No, none of that is brave.
Friends, bravery is standing in your pain and owning it.
I confess my pain is so very minor. I am healthy, I am not fleeing persecution, I have a roof over my head. I am free and safe and loved. But we all have pain; we all are overwhelmed with panic, fear, pain and depression. We're overwhelmed by the state of the world and the state of our hearts. We're overwhelmed with the future and fixated on the past. Frankly, I'm tired of living so much in my own head where it feels as though the planets revolve around me.
Bravery is admitting failure
. It means I confess my sins to my children -- often feebly, weakly and without enough empathy. Sometimes my offerings are very paltry. But I pray that they grow into abundant grace as they are somehow mysteriously multiplied by a Spirit that lives outside and inside of me. Because when I admit my weakness, when I own up to my own pain and the pain I've caused others, then there opens a wide space for healing by hands that are not mine.
But bravery always has cause for hope. It is the hope that when things are dead and dying that there is always and forever hope of resurrection. You see, when I get focused on my own glory project, I try to squeeze out new life like the end of toothpaste tube. You know what this is? A yucky mess. Glory only comes from dying first.
And it comes unexpectedly, like a joke, like a hero soaring out of the sky, like a royal proclamation and like the dawn of each new day.
Glory always comes when you least expect it.
So the task my friends is this: to take your pain and make beauty, like Mako Fujimura said. This is the tending of the soil of our age. This is the dutiful work of showing up, digging our hands in the dirt, and planting bulbs. And then we wait while all we have to show for the hard work is dirty fingernails. When the world around us is blanketed in snow, when all is dead and dying, there is the promise of spring curled up in winter branches (as my writer friend, Christie Purifoy
writes in Roots & Sky
). So our good work is to tend the garden and wait.
That means that I eek out words. They are my offering and my garden of delight.

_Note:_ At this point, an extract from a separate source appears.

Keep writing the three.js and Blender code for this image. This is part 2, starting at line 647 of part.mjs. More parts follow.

Sometimes they fumble and other times they sing. But they are true and they are good work. So I plant words and I wait. I give them away for free
. I have no idea if some words will produce a large harvest and others will fall on rocky soil. But that is not my problem: to follow and micro-manage my words, to baby their reception like tender shoots that perhaps need to die to give life to the ones next to it. No -- my job is to throw them out there, liberally, like a sower.

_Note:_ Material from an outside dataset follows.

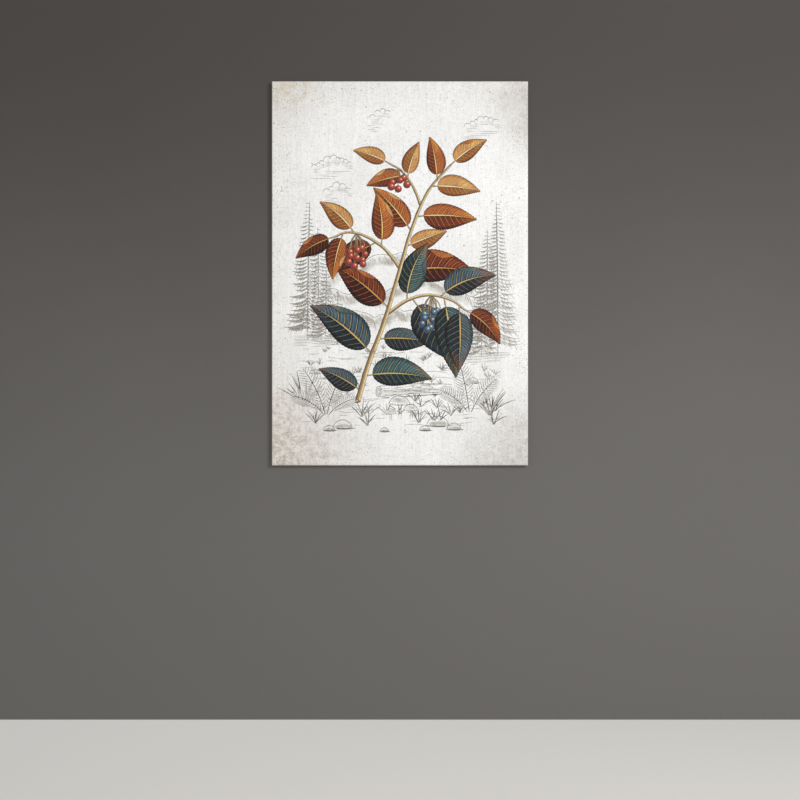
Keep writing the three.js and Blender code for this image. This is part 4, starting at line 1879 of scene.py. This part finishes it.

When I get caught up in the Sower's song
, I get caught up in the song that has been passed down through ages. A song that has been born in baby's coos and is echoed in galaxies we cannot yet know. It's a song that bursts from the color yellow, that trembles in the spring sunshine, and hovers between the wings of birds. It's a song that I cry and ache in deep groaning when my body bore my children, with all the messy glory of becoming. It's a song that all peoples, places and languages, all political affiliations and classes must bow their heads to. It is the song of the trees, of the dirt, of the mama washing dishes and rocking babies. It is the song of redemption and it is much grander, kinder and gentler than my own song that I squeak out of my own two lips.
When I am caught up in the beauty of the only one who rightfully deserves glory -- where glory is a rough-hewn garment instead of a haughty crown -- then, and only then, can I see that my own glory project was just infantile posturing. Immature grabs at power, prestige, making a name for myself. And there is no healing there, just empty aching.
Shall we try on this new bravery together friends, though it feels a bit odd and awkward? For bravery is simply this: Stand in your pain. It is your gift. Scatter it liberally. It will not return void.